My interest in Angola is as both a paradigm of the Southern transformation of plantations into prisons and as a prototype for what we now call the prison industrial complex. Many old plantations in the South became prisons after the Civil War. Angela Y. Davis traces the initial rise of the penitentiary system to the abolition of slavery, writing: “in the immediate aftermath of slavery, the southern states hastened to develop a criminal justice system that could legally restrict the possibilities of freedom for the newly released slaves.”
Slave Codes became Black Codes and criminalized a range of activities if the perpetrator was black. The newly acquired 15th Amendment right to vote was curtailed by tailoring of felony disenfranchisement laws to include crimes that were supposedly more frequently committed by blacks.
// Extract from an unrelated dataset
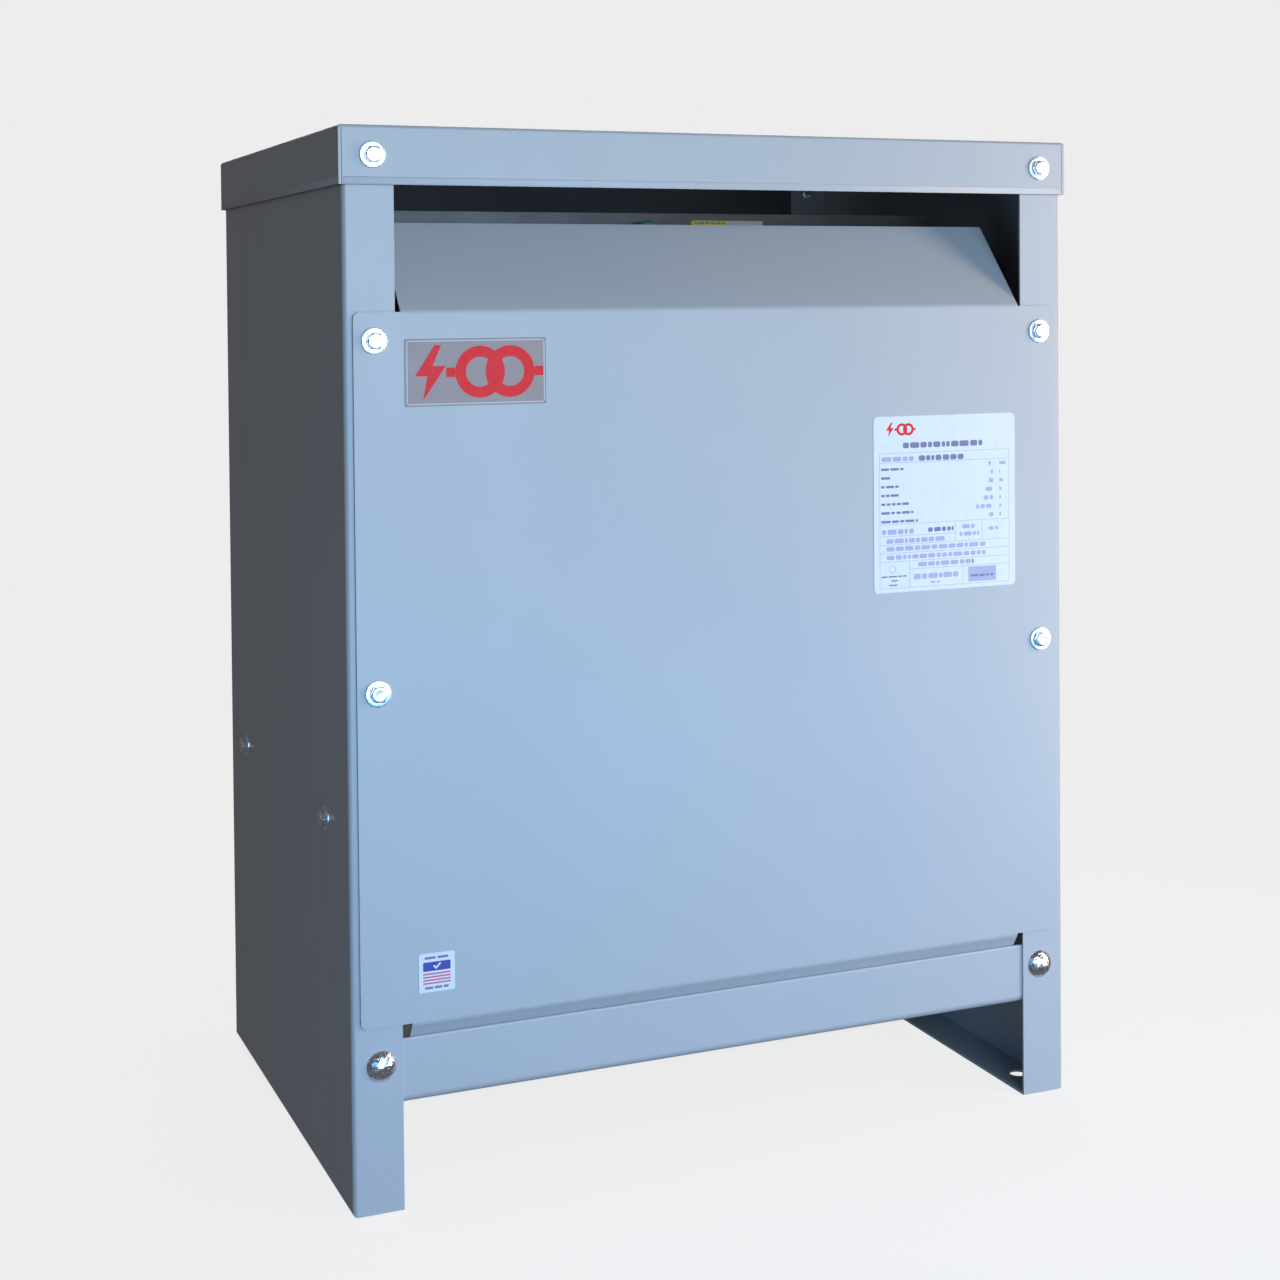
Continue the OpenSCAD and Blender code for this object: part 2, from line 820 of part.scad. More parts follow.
// A copper strap that bridges one isolation pad, from the core clamp to its support.
module ground_strap() {
    high = core_z + lower_clamp_t;
    drop = high - support_top;
    over_clamp = lower_clamp_leg - pad_offset + strap_margin;
    run = end_bolt_y - pad_y - over_clamp - strap_end;
    fall = atan(drop / run);
    tangent = strap_bend * tan(fall / 2);
    upper_l = strap_end + over_clamp - tangent;
    slope_l = norm([drop, run]) - 2 * tangent;
    lower_l = 2 * strap_end - tangent;
    color(copper_color)
        difference() {
            translate([support_x, 0, 0])
                along_x(strap_w)
                    translate([-pad_y + strap_end, high + strap_t / 2])
                        rotate(90)
                            bent_strip(
                                [[upper_l, fall, strap_bend], [slope_l, -fall, strap_bend], [lower_l]],
                                strap_t);
            for (y = [-pad_y, -end_bolt_y])
                translate([support_x, y, support_top - 1]) cylinder(h = drop + 6, r = base_hole_r);
        }
}

// ---------------------------------------------------------------- core

// The lower yoke and the three legs, stacked from steel laminations.
module core_legs() {
    color(core_color)
        along_y(stack_d) {
            translate([-core_w / 2, core_z]) square([core_w, yoke_h]);
            for (x = legs)
                translate([x - leg_w / 2, window_z - 1]) square([leg_w, window_top - window_z + 1]);
        }
}

module core_top_yoke() {
    color(core_color) block([-core_w / 2, core_w / 2], [-stack_y, stack_y], [window_top, yoke_top]);
}

// Steel angles along the lower yoke, whose outward legs stand on the pads.
module lower_clamps() {
    up = clamp_h - lower_clamp_t / 2 - clamp_bend;
    out = lower_clamp_leg - lower_clamp_t / 2 - clamp_bend;
    color(steel_color)
        front_and_rear()
            difference() {
                along_x(clamp_w)
                    translate([-stack_y - lower_clamp_t / 2, core_z + clamp_h])
                        rotate(180) bent_strip([[up, -90, clamp_bend], [out]], lower_clamp_t);
                for (x = [-bracket_x, bracket_x])
                    front_hole(x, lower_clamp_bolt_z, stack_y, 2 * clamp_t, clamp_hole_r);
                for (x = [-support_x, support_x])
                    translate([x, -pad_y, core_z - 1]) cylinder(h = lower_clamp_t + 2, r = base_hole_r);
            }
}

module upper_clamps() {
    color(steel_color)
        front_and_rear()
            difference() {
                block([-clamp_w / 2, clamp_w / 2], [-stack_y - clamp_t, -stack_y], [upper_clamp_z, yoke_top]);
                for (x = [-bracket_x, bracket_x])
                    front_hole(x, upper_clamp_bolt_z, stack_y, 2 * clamp_t, clamp_hole_r);
            }
}

// Through bolts just outside the core, one pair above and one below.
module clamp_bolts() {
    upper_front = stack_y + clamp_t + bracket_t;
    lower_front = stack_y + lower_clamp_t;
    spare = clamp_nut_h + clamp_bolt_spare;
    color(zinc_color)
        for (x = [-bracket_x, bracket_x]) {
            facing_front(x, upper_clamp_bolt_z, upper_front)
                hex_bolt(clamp_bolt_r, clamp_bolt_af, clamp_head_h, upper_front + stack_y + clamp_t + spare);
            facing_front(x, lower_clamp_bolt_z, lower_front)
                hex_bolt(clamp_bolt_r, clamp_bolt_af, clamp_head_h, 2 * lower_front + spare);
        }
}

module clamp_nuts() {
    color(zinc_color)
        rear_side()
            for (x = [-bracket_x, bracket_x]) {
                facing_front(x, upper_clamp_bolt_z, stack_y + clamp_t)
                    hex_nut(clamp_bolt_af, clamp_nut_h, clamp_bolt_r + thread_gap);
                facing_front(x, lower_clamp_bolt_z, stack_y + lower_clamp_t)
                    hex_nut(clamp_bolt_af, clamp_nut_h, clamp_bolt_r + thread_gap);
            }
}

// ---------------------------------------------------------------- coils

// A rectangular tube around one leg, from one distance off the leg to another.
module coil_tube(x, from, to, z, h) {
    translate([x, 0, z])
        linear_extrude(h)
            difference() {
                rounded_rect(leg_w + 2 * to, stack_d + 2 * to, coil_corner_r + to);
                rounded_rect(leg_w + 2 * from, stack_d + 2 * from, coil_corner_r + from);
            }
}

module coil_formers() {
    color(insulation_color)
        for (x = legs)
            coil_tube(x, leg_gap, former_out, window_z, window_top - window_z - 1);
}

module lv_winding(i) {
    color(copper_color) coil_tube(legs[i], lv_in, lv_out, coil_z, coil_h);
}

module hv_winding(i) {
    color("#a8743a") coil_tube(legs[i], hv_in, hv_out, coil_z, coil_h);
}

// Sticks that hold the air duct open between the two windings.
module duct_spacers() {
    color(insulation_color)
        for (x = legs, side = [-1, 1]) {
            for (y = [-stack_d / 4, stack_d / 4])
                translate([x + side * (leg_w / 2 + lv_out + duct_w / 2), y, coil_z + coil_h / 2])
                    cube([duct_w, stick_w, coil_h], center = true);
            for (dx = [-leg_w / 4, leg_w / 4])
                translate([x + dx, side * (stack_y + lv_out + duct_w / 2), coil_z + coil_h / 2])
                    cube([stick_w, duct_w, coil_h], center = true);
        }
}

// Blocks in the core's two windows, between the yokes and the coils' ends.
module coil_blocks() {
    block_w = leg_pitch - leg_w - 2 * former_out - 2 * block_gap;
    block_d = stack_d - 2 * block_gap;
    color(insulation_color)
        for (x = [-leg_pitch / 2, leg_pitch / 2], z = [window_z, coil_top])
            translate([x - block_w / 2, -block_d / 2, z]) cube([block_w, block_d, block_h]);
}

// ---------------------------------------------------------------- terminals

// Every bolt through the board: [x, z, thickness under the head, thickness of what is behind the board].
function terminal_places() = concat(
    [for (x = legs) [x + lv_offset, lv_bolt_z, tang_t, bus_t]],
    [[neutral_x, lv_bolt_z, tang_t, bus_t]],
    [for (x = legs) [x + hv_offset, hv_bolt_z, tang_t + palm_t, 0]],
    [for (x = [-bracket_x, bracket_x], z = board_bolt_zs) [x, z, 0, bracket_t]]
);

// Every wire lug: [x, z, distance of its back in front of the middle].
function lug_places() = concat(
    [for (x = legs) [x + lv_offset, lv_bolt_z, board_face]],
    [for (x = legs) [x + hv_offset, hv_bolt_z, board_face + palm_t]],
    [[neutral_x, lv_bolt_z, board_face]]
);

module terminal_board() {
    color("#2b2220")
        difference() {
            block([-board_w / 2, board_w / 2], [-board_face, -board_back],
                  [board_z, board_top + board_crest]);
            for (place = terminal_places())
                front_hole(place[0], place[1], board_back, 2 * board_t, stud_hole_r);
        }
}

module terminal_brackets() {
    color(steel_color)
        for (x = [-bracket_x, bracket_x])
            difference() {
                block([x - bracket_w / 2, x + bracket_w / 2], [-board_back, -board_back + bracket_t],
                      [upper_clamp_z, board_top - bracket_drop]);
                front_hole(x, upper_clamp_bolt_z, board_back, 2 * bracket_t, clamp_hole_r);
                for (z = board_bolt_zs)
                    front_hole(x, z, board_back, 2 * bracket_t, stud_hole_r);
            }
}

// The bolts through the board, and the screws that clamp a wire in each lug.
module terminal_bolts() {
    color(zinc_color) {
        for (place = terminal_places())
            facing_front(place[0], place[1], board_face + place[2])
                hex_bolt(stud_r, stud_af, stud_head_h, stud_l);
        for (place = lug_places())
            facing_front(place[0], place[1] + tang_top + lug_h / 2, place[2] + lug_d + lug_screw_out)
                translate([0, 0, -lug_screw_l]) cylinder(h = lug_screw_l, r = lug_screw_r - lug_screw_gap);
    }
}

module terminal_nuts() {
    color(zinc_color)
        for (place = terminal_places())
            facing_front(place[0], place[1], board_back - place[3] - stud_nut_h)
                hex_nut(stud_af, stud_nut_h, stud_r + thread_gap);
}

// A wire lug: a tang with the bolt's hole, and a block above it with an upright bore and a screw's hole.
module wire_lug(x, z, back) {
    difference() {
        union() {
            block([x - lug_w / 2, x + lug_w / 2], [-back - tang_t, -back],
                  [z - tang_top, z + tang_top + 1]);
            block([x - lug_w / 2, x + lug_w / 2], [-back - lug_d, -back],
                  [z + tang_top, z + tang_top + lug_h]);
        }
        front_hole(x, z, back, 2 * tang_t, stud_hole_r);
        translate([x, -back - lug_bore_y, z]) cylinder(h = tang_h + lug_h, r = lug_bore_r);
        facing_front(x, z + tang_top + lug_h / 2, back + lug_bore_y)
            cylinder(h = lug_d, r = lug_screw_r);
    }
}

module terminal_lugs() {
    color("#c9ccd0")
        for (place = lug_places())
            wire_lug(place[0], place[1], place[2]);
}

// Bars that rise from the low-voltage windings to the back of the board.
module lv_busbars() {
    color(copper_color)
        for (x = legs)
            difference() {
                block([x + lv_offset - bus_w / 2, x + lv_offset + bus_w / 2], [-board_back, -bus_back],
                      [coil_top, lv_bolt_z + bar_over_bolt]);
                front_hole(x + lv_offset, lv_bolt_z, board_back, 2 * bus_t, stud_hole_r);
            }
}

// The star point behind the coils, with a bar that crosses over the core to the board.
module neutral_busbar() {
    joint_h = 30;
    color(copper_color)
        difference() {
            union() {
                for (x = legs)
                    block([x - bus_w / 2, x + bus_w / 2], [bus_back, board_back],
                          [coil_top, neutral_cross_z + bus_t]);
                block([-leg_pitch - bus_w / 2, leg_pitch + bus_w / 2], [bus_back, board_back],
                      [neutral_cross_z + bus_t - joint_h, neutral_cross_z + bus_t]);
                block([neutral_x - bus_w / 2, neutral_x + bus_w / 2], [-board_back, board_back],
                      [neutral_cross_z, neutral_cross_z + bus_t]);
                block([neutral_x - bus_w / 2, neutral_x + bus_w / 2], [-board_back, -bus_back],
                      [neutral_cross_z, lv_bolt_z + bar_over_bolt]);
            }
            front_hole(neutral_x, lv_bolt_z, board_back, 2 * bus_t, stud_hole_r);
        }
}

// Insulated leads that rise from the high-voltage windings, each with a flat palm at its end.
module hv_leads() {
    palm_w = 20;
    barrel_r = lead_r + 1.5;
    barrel_z = hv_bolt_z - 32;
    color("#1f2125")
        for (x = legs)
            difference() {
                union() {
                    translate([x + hv_offset, -lead_y, coil_top])
                        cylinder(h = barrel_z - coil_top + 1, r = lead_r);
                    translate([x + hv_offset, -lead_y, barrel_z]) cylinder(h = 16, r = barrel_r);
                    block([x + hv_offset - palm_w / 2, x + hv_offset + palm_w / 2],
                          [-board_face - palm_t, -board_face], [barrel_z + 4, hv_bolt_z + 12]);
                    block([x + hv_offset - 3, x + hv_offset + 3], [-lead_y, -board_face - palm_t + 1],
                          [barrel_z + 4, barrel_z + 16]);
                }
                front_hole(x + hv_offset, hv_bolt_z, board_face, 2 * palm_t, stud_hole_r);
            }
}

// The green lead that bonds the neutral lug to the core clamp.
module bonding_lead() {
    turn_z = bond_top - bond_turn - bond_r;
    lug_low = lv_bolt_z + 20;
    elbow = 12;
    clamp_face = stack_y + clamp_t;
    ring_t = 2;
    color("#2f8f4e") {
        translate([neutral_x, -bond_y, lug_low]) cylinder(h = turn_z - lug_low, r = bond_r);
        translate([(neutral_x + bond_x) / 2, -bond_y, turn_z])
            rotate([90, 0, 0]) rotate_extrude(angle = 180) translate([bond_turn, 0]) circle(bond_r);
        translate([bond_x, -bond_y, bond_end_z + elbow])
            cylinder(h = turn_z - bond_end_z - elbow, r = bond_r);
        translate([bond_x, -bond_y + elbow, bond_end_z + elbow])
            rotate([0, 90, 0]) rotate([0, 0, -90])
                rotate_extrude(angle = 90) translate([elbow, 0]) circle(bond_r);
        facing_front(bond_x, bond_end_z, clamp_face + ring_t / 2)
            cylinder(h = bond_y - elbow - clamp_face - ring_t / 2, r = bond_r);
        facing_front(bond_x, bond_end_z, clamp_face) cylinder(h = ring_t, r = 6);
    }
}

module board_label() {
    color("#e6cf3a")
        translate([board_label_x, -board_face - label_t / 2, board_top - board_label[1] / 2])
            along_y(label_t) rounded_rect(board_label[0], board_label[1], 1);
}

// ---------------------------------------------------------------- assembly

side_panel_left();
side_panel_right();
front_rail();
rear_rail();
lid();
front_panel();
rear_panel();
rating_plate();
badge();
small_label();
panel_bolt(0);  // panel_bolt_1
panel_bolt(1);  // panel_bolt_2
panel_bolt(2);  // panel_bolt_3
panel_bolt(3);  // panel_bolt_4
panel_washer(0);  // panel_washer_1
panel_washer(1);  // panel_washer_2
panel_washer(2);  // panel_washer_3
panel_washer(3);  // panel_washer_4
cover_nuts();
rear_bolts();
rear_washers();
lid_bolts();
lid_washers();
lid_nuts();
foot_bolts();
foot_nuts();
side_bolts();
side_washers();
side_nuts();
side_braces();
core_legs();
core_top_yoke();
lower_clamps();
upper_clamps();
clamp_bolts();
clamp_nuts();
coil_formers();
lv_winding(0);  // lv_winding_a
lv_winding(1);  // lv_winding_b
lv_winding(2);  // lv_winding_c
duct_spacers();
hv_winding(0);  // hv_winding_a
hv_winding(1);  // hv_winding_b
hv_winding(2);  // hv_winding_c
coil_blocks();
core_supports();
isolation_pads();
base_bolts();
base_nuts();
ground_strap();
terminal_board();
terminal_brackets();
terminal_bolts();
terminal_nuts();
terminal_lugs();
lv_busbars();
neutral_busbar();
hv_leads();
bonding_lead();
board_label();
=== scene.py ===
import json
import math
import random

import bmesh
import bpy
from mathutils import Matrix, Vector

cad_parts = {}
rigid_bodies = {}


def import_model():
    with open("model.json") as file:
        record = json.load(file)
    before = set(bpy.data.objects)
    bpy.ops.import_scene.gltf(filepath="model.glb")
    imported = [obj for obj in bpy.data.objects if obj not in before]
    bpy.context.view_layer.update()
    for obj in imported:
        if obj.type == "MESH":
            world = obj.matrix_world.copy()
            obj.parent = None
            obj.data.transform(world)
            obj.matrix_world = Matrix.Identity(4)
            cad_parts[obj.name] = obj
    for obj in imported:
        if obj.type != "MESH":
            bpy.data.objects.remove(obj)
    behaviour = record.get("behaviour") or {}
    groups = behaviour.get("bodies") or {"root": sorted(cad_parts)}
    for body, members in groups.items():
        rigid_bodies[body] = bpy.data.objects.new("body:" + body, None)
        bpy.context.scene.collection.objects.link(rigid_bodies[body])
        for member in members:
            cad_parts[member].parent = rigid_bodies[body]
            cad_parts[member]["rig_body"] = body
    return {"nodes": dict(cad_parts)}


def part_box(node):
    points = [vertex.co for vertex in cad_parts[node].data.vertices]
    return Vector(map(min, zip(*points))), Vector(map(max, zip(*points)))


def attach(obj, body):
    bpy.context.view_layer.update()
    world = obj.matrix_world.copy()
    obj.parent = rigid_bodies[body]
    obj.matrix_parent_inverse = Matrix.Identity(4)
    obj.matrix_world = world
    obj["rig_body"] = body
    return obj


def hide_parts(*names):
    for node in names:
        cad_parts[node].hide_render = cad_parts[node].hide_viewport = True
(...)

And, the liberatory promise of the 13th Amendment – “Neither slavery nor involuntary servitude shall exist in the United States”- contained a dangerous loophole- “except as a punishment for crime”. This allowed for the conversion of the old plantations to penitentiaries, and this, with the introduction of the convict lease system, permitted the South to continue to economically benefit from the unpaid labor of blacks.
The patterns established in the old south have proliferated and expanded throughout the US, as African Americans are disproportionately policed, prosecuted, convicted, disenfranchised and imprisoned in the prison industrial complex. There has been a corresponding shift from de jure racism codified explicitly into the law and to a de facto racism where people of color, especially African Americans, are subject to unequal protection of the laws, excessive surveillance, extreme segregation and neo-slave labor via incarceration—all in the name of “crime control”. It is the current manifestation of the legal legacy of the racialized transformations of plantations into prisons, of Slave Codes into Black Codes, of lynching into state-sponsored executions. The “imputation of crime to color” that Frederick Douglass warned of 125 years ago continues to the present.